> _Exercise directions_:
Copy verbatim the material from its first line to the line that holds "node material with", including that line.

> _Data_:
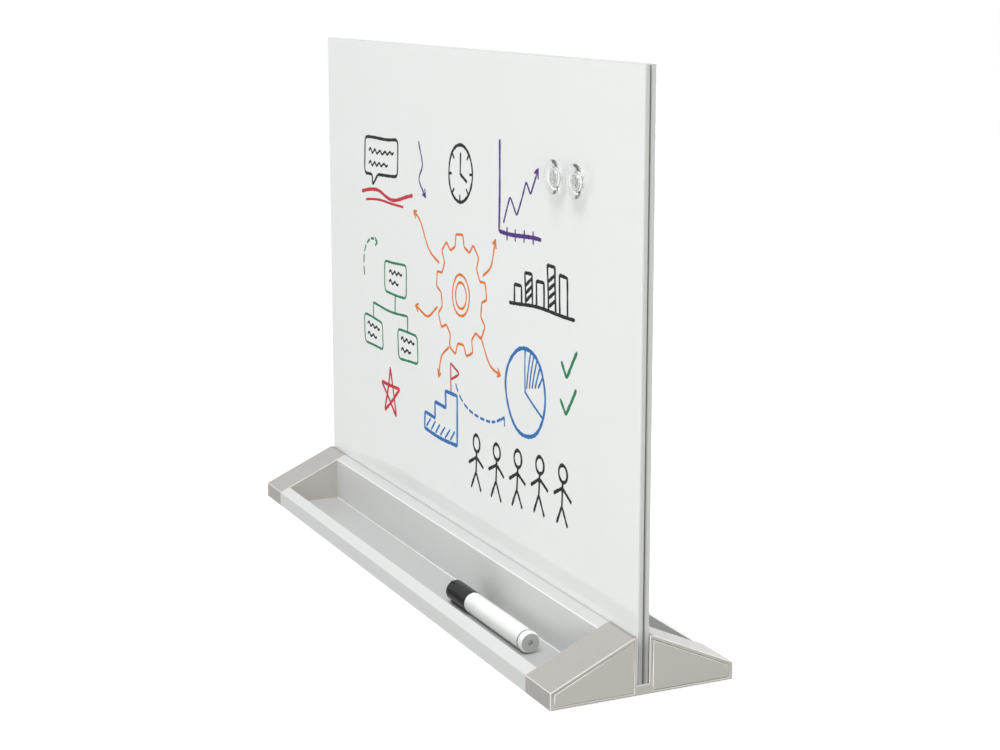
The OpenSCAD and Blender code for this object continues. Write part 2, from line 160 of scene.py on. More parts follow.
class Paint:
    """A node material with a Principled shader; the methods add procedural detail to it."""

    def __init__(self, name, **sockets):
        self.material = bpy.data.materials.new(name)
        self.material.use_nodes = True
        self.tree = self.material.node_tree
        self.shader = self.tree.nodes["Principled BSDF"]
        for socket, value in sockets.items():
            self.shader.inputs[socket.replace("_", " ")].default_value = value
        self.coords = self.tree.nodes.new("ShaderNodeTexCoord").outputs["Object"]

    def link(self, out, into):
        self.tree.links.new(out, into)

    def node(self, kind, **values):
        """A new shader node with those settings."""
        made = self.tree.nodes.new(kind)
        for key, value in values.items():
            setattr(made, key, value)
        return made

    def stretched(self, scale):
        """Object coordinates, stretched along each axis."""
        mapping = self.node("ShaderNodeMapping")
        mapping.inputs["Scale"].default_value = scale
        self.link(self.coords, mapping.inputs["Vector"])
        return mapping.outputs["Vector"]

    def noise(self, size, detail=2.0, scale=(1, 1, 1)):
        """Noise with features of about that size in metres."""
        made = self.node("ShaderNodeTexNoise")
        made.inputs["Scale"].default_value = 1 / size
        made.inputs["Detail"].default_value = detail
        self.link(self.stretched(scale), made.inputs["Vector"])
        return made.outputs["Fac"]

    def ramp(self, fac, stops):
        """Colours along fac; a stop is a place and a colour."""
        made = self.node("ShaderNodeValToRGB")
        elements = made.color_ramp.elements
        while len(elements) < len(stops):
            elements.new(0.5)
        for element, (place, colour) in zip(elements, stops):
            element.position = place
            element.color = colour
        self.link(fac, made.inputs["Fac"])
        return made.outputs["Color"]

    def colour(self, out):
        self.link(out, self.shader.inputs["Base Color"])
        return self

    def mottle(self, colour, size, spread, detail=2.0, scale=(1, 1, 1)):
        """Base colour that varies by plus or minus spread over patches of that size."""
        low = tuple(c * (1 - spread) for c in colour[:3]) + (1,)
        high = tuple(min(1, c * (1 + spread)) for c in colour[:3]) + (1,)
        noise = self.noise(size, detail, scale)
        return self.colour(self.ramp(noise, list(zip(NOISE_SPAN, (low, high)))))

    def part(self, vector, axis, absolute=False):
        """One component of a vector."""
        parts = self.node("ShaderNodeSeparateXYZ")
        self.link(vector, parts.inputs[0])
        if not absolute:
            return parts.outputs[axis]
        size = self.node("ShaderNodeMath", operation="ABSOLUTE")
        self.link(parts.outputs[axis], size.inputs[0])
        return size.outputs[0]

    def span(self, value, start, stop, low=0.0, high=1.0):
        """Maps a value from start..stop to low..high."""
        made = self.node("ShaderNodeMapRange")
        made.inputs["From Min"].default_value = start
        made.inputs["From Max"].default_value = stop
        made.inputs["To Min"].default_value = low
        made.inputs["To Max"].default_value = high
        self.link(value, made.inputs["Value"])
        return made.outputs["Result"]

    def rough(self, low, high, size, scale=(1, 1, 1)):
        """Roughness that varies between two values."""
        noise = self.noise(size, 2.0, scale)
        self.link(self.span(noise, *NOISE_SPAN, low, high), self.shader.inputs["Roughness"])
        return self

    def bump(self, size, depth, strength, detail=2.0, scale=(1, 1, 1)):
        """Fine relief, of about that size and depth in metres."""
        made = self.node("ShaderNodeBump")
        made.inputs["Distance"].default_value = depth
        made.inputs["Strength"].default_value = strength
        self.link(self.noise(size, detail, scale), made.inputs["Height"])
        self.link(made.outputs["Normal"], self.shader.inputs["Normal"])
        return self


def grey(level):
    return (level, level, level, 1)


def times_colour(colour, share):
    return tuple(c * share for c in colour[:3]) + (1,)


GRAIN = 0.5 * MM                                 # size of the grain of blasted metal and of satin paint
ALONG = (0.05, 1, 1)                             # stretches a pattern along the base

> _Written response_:
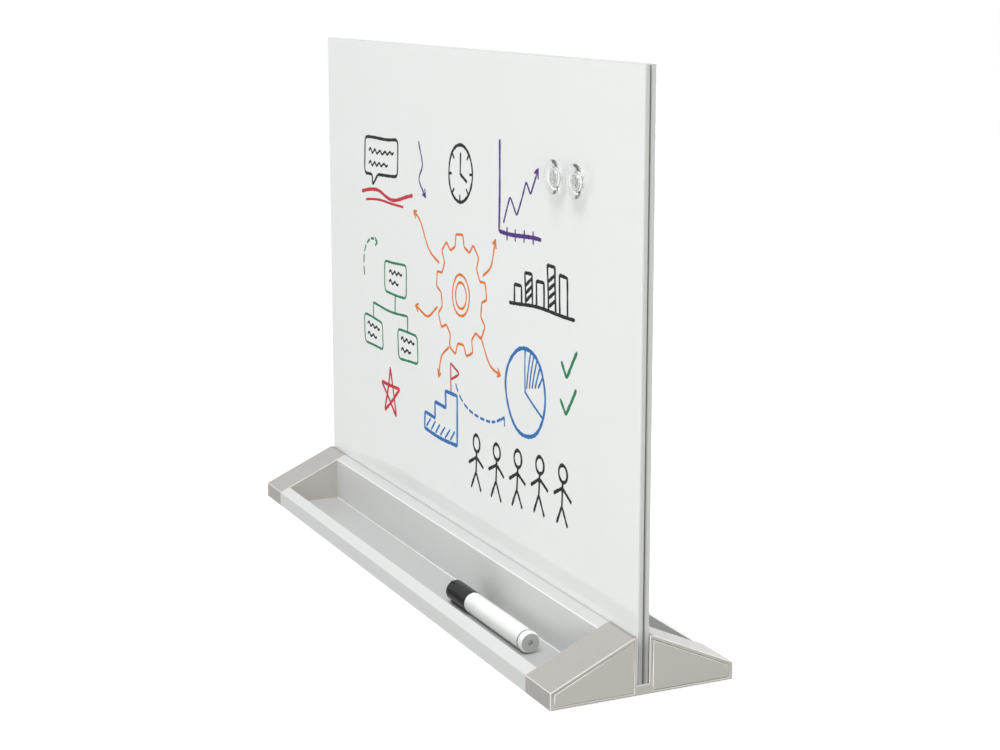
The OpenSCAD and Blender code for this object continues. Write part 2, from line 160 of scene.py on. More parts follow.
class Paint:
    """A node material with a Principled shader; the methods add procedural detail to it."""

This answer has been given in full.